8 ноября 1932 года в семье Сталина произошла страшная трагедия – застрелилась жена «кремлевского горца» (а может быть, он ее сам убрал) Надежда Аллилуева. Застрелилась из маленького дамского «вальтера», подаренного ей в Германии Павлом Аллилуевым, ее братом. «Ну, нашел что подарить», – сердился потом на брата жены Иосиф Виссарионович. Но, как обычно, расправу с провинившимся родственником он отложил.

Очередь Аллилуева пришла в период «большого террора». До этого он спокойно работал, занимаясь проблемами внешней торговли, дослужился до зам. наркома.
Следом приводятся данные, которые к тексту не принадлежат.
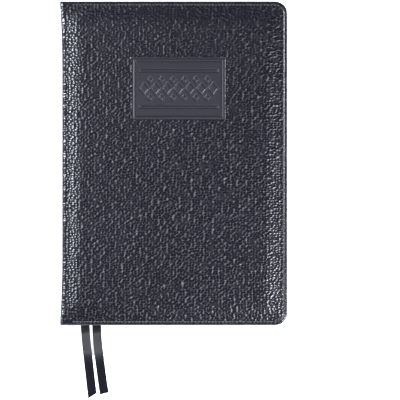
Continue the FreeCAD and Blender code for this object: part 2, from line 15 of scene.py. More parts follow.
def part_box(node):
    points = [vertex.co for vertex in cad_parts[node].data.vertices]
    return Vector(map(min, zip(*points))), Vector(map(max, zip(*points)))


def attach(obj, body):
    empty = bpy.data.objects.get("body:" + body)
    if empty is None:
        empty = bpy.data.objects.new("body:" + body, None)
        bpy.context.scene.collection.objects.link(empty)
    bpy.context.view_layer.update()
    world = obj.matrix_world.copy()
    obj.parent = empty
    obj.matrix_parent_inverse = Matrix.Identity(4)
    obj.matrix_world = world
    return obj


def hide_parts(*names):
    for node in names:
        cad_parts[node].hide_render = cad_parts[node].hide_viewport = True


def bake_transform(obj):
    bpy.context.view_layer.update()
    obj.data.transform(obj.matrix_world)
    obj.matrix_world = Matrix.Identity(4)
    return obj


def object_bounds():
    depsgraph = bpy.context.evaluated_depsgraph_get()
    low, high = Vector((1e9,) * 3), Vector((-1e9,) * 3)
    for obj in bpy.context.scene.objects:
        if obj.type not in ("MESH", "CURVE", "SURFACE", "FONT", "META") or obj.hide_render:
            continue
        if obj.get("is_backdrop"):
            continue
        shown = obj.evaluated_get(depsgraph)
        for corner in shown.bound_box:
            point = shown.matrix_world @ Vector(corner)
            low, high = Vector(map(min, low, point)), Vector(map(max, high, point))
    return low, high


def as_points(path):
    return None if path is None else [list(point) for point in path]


MM = 0.001

# ---------------------------------------------------------------- sizes, in millimetres

EDGE_ROUND = 1.3  # radius of a cover's outer rim
PUFF = 1.4  # how far the padding stands above the sewn rim
PUFF_REACH = 12.5  # how far in from the stitches the padding is still rising
JOINT_PUFF = 1.0  # how much of the padding's height is lost at the joint
JOINT_REACH = 13.5  # how far in from the spine that loss reaches
SPINE_WAIST = 0.55  # how far the spine is drawn in between its flared ends
SPINE_FLARE = 1.0  # how far the spine's corners stand out again
FLARE_REACH = 45.0  # how far from each end the flare starts
WAIST_REACH = 12.0  # how far on to the cover the spine's waist is still felt
TURN_IN = 14.5  # how far the leather goes round on to a cover's inner face
COVER_CORNER = 8.0
SHOULDER = 3.0  # radius of the leather over the joint
SPINE_THICK = 1.5  # leather and card together
JOINT_THICK = 2.4  # leather and what lies behind it at the joint
TAUT_REACH = 14.0  # how far from the spine the leather is pulled too tight to be wavy
GRID_STEP = 2.5  # the longest step between two points of the case
SPINE_STEP = 1.6
FIELD_STEP = 0.32  # the step over the panel's tooling
SHOULDER_PARTS = 8
CORNER_PARTS = 10
STITCH_INSET = 2.4  # from the cover's rim
STITCH_START = 8.3  # from the spine's outer face
STITCH_PITCH = 2.3
STITCH_LENGTH = 1.85
STITCH_WIDTH = 0.58
STITCH_SLANT = 0.12  # how far each stitch turns from the line, in radians
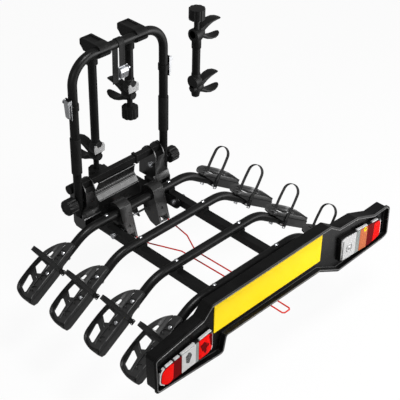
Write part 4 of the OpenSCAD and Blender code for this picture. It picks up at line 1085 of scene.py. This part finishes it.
def floor_material():
    shader = Shader("floor")
    shader.set(Base_Color=grey(0.86), Roughness=0.9, Specular_IOR_Level=0.1)
    tree = shader.tree
    path = tree.nodes.new("ShaderNodeLightPath").outputs
    place = shader.place()
    right = shader.ramp_between(place["X"], *MIRROR_X)
    front = shader.ramp_between(place["Y"], *MIRROR_Y)
    lit = shader.calculate("MULTIPLY", right, front)
    shown = shader.calculate("MULTIPLY_ADD", lit, MIRROR_LIGHT, MIRROR_DARK)
    seen = shader.calculate("MAXIMUM", path["Is Camera Ray"], path["Is Transmission Ray"])
    glow_share = shader.calculate("MULTIPLY", seen, FLOOR_GLOW)
    share = shader.calculate("MAXIMUM", glow_share, path["Is Glossy Ray"])
    mirrored = shader.calculate("MULTIPLY", path["Is Glossy Ray"], shown)
    strength = shader.calculate("ADD", mirrored, seen)
    glow = shader.add("ShaderNodeEmission", Color=grey(1.0), Strength=strength)
    mix = tree.nodes.new("ShaderNodeMixShader")
    for socket, value in zip(mix.inputs, (share, shader.bsdf.outputs[0], glow.outputs[0])):
        shader.feed(socket, value)
    tree.links.new(mix.outputs[0], tree.nodes["Material Output"].inputs["Surface"])
    return shader.material


def make_stage():
    tool = bmesh.new()
    rows = []
    for radius, rise in FLOOR_RINGS:
        ring = [(radius * a, radius * b, FLOOR_Z + rise) for a, b in circle(1.0, FLOOR_SIDES)]
        rows.append([tool.verts.new(p) for p in ring])
    tool.faces.new(rows[0])
    for low, high in zip(rows, rows[1:]):
        add_band(tool, low, high)
    mesh = bpy.data.meshes.new("floor")
    bmesh.ops.recalc_face_normals(tool, faces=tool.faces)
    tool.to_mesh(mesh)
    tool.free()
    floor = bpy.data.objects.new("floor", mesh)
    bpy.context.scene.collection.objects.link(floor)
    mesh.materials.append(floor_material())


# Lamps: name, place, size and power. All look at LAMP_TARGET
LAMP_TARGET = Vector((0, -0.3, 0))
LAMP_LIST = [("key", (2.0, -2.7, 0.6), 2.4, 72.0), ("fill", (-2.8, -1.2, 1.5), 1.6, 15.0),
             ("top", (-0.1, -1.5, 2.9), 1.0, 70.0)]
WORLD_LIGHT = 0.28


def area_lamp(name, place, size, power):
    data = bpy.data.lights.new(name, "AREA")
    data.shape = "DISK"
    data.size = size
    data.energy = power
    lamp = bpy.data.objects.new(name, data)
    bpy.context.scene.collection.objects.link(lamp)
    lamp.location = place
    lamp.rotation_mode = "QUATERNION"
    lamp.rotation_quaternion = (LAMP_TARGET - Vector(place)).to_track_quat("-Z", "Y")


def make_lights():
    world = bpy.data.worlds.new("world")
    bpy.context.scene.world = world
    world.use_nodes = True
    background = world.node_tree.nodes["Background"]
    background.inputs["Color"].default_value = grey(1.0)
    background.inputs["Strength"].default_value = WORLD_LIGHT
    for name, place, size, power in LAMP_LIST:
        area_lamp(name, place, size, power)


bpy.context.scene.view_settings.view_transform = "Standard"
make_camera()
dress_nodes()
make_straps()
make_buckles()
make_trays()
make_board_rim()
make_lamps()
make_knobs()
make_claws()
make_loose_claw()
make_top_strap()
make_stage()
make_lights()
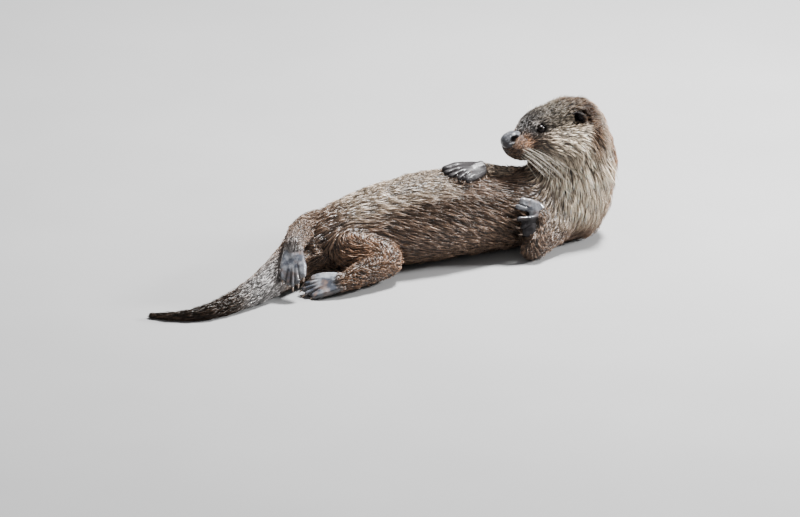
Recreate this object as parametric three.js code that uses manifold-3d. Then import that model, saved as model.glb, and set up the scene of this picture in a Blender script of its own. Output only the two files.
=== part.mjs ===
// A Eurasian otter at life size, lying on its back and half on its left side, with its head raised
// to look along its body. A still model in millimetres, +Z up, on a floor at z = 0, with the spine
// along X and the head at +X.
// Head, neck, trunk and tail are lengths of one body, cast onto its distance field and parted by
// planes. Limbs, paws, ears and eyes are cast onto fields of their own, and cut back where they meet
// what was built before them.
import * as THREE from "three";
import { mergeVertices } from "three/addons/utils/BufferGeometryUtils.js";
import Module from "manifold-3d";

const wasm = await Module();
wasm.setup();

// ---- Driving sizes, in millimetres and degrees ----
const GAP = 0.36; // left between two solids that meet
const FLOOR_SINK = 1.6; // how far resting flesh is pressed flat at the floor
const TRUNK_WIDENING = 1.14; // the trunk's width over its height, as it lies
const HEAD = { at: [183, 4, 149], turn: -5, nod: 5, roll: 6 };
const EYE = { at: [48.5, 20.5, 12], radius: 6 };
const EAR = { at: [-4, 35, 17], width: 10.5, height: 9, thickness: 5.5 };
const NOSE = { at: [85.5, 0, 1], length: 11.5, width: 12, height: 10.5 };
const CHEST_CUT_X = 45; // where the trunk is parted into chest and belly
const TAIL_CUTS = [0.36, 0.7]; // where the tail is parted, as shares of its length
const CLAW = { length: 8, radius: 1.8, droop: 3 };
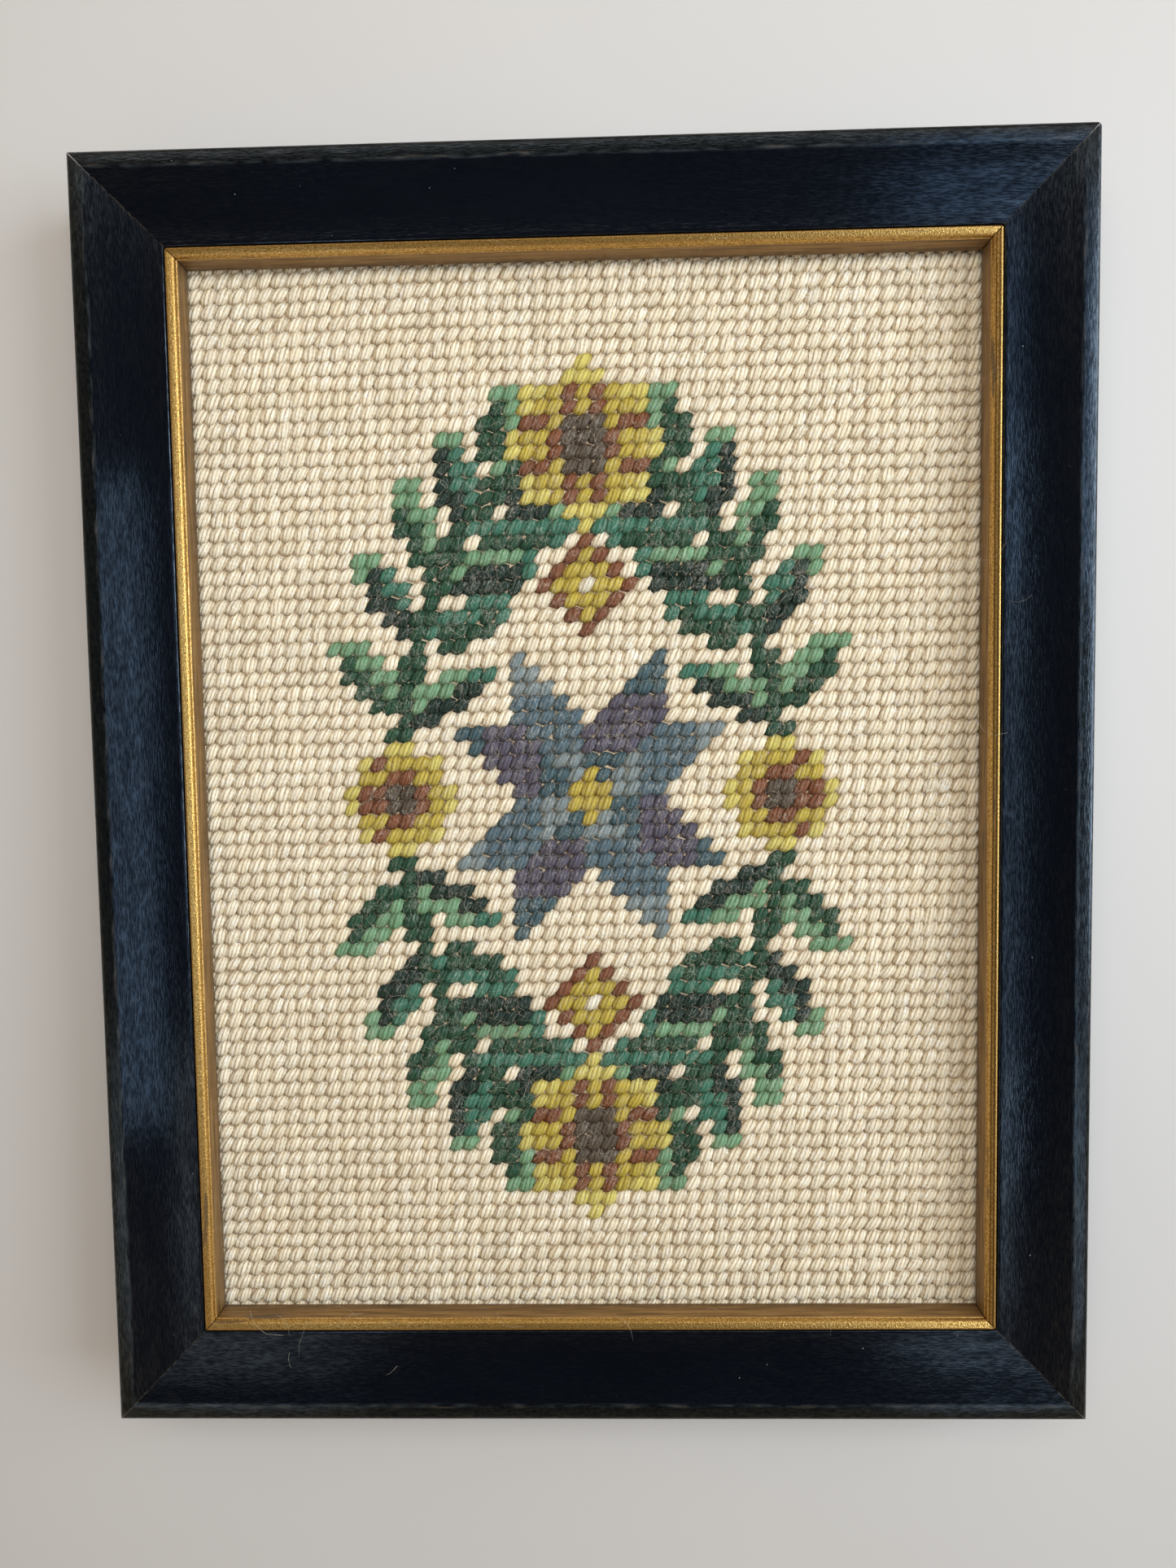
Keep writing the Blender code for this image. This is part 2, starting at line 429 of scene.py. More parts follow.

Но кольцо вокруг него все сужалось и сужалось. Одного за другим сажали коллег Аллилуева по работе. Он по-родственному обращался к Сталину, и тот некоторых выпускал, еще больше свирепея от наглости подарившего пистолет брата.

Но дошла очередь и до провинившегося деверя. Как и комдив Павлов, Аллилуев приехал вечером 1 ноября 1938 года из Сочи, утром попил кофе, съел яйцо вкрутую, а в два часа позвонили с работы его жене: «Чем вы своего мужа накормили, его тошнит». Заболевшего Аллилуева отвезли в «кремлевку». Там он и умер. Жене даже не дали возможности попрощаться с ним.

Сталин сохранил в своем архиве заключение о смерти Павла Аллилуева: «2.11.38. Смерть П. Аллилуева последовала от паралича болезненно измененного сердца. Товарищ Аллилуев, вернувшись из Сочи 1.11.38, по словам окружающих, чувствовал себя хорошо, был оживлен и весел. Утром 2 ноября явился на работу также в хорошем настроении. В 11 часов почувствовал себя плохо, была обильная рвота, полуобморочное состояние… При поступлении обнаружено агонизирующее состояние, без сознания, с синюшностью лица. Больной в сознание не приходил, и через 20 минут наступила смерть».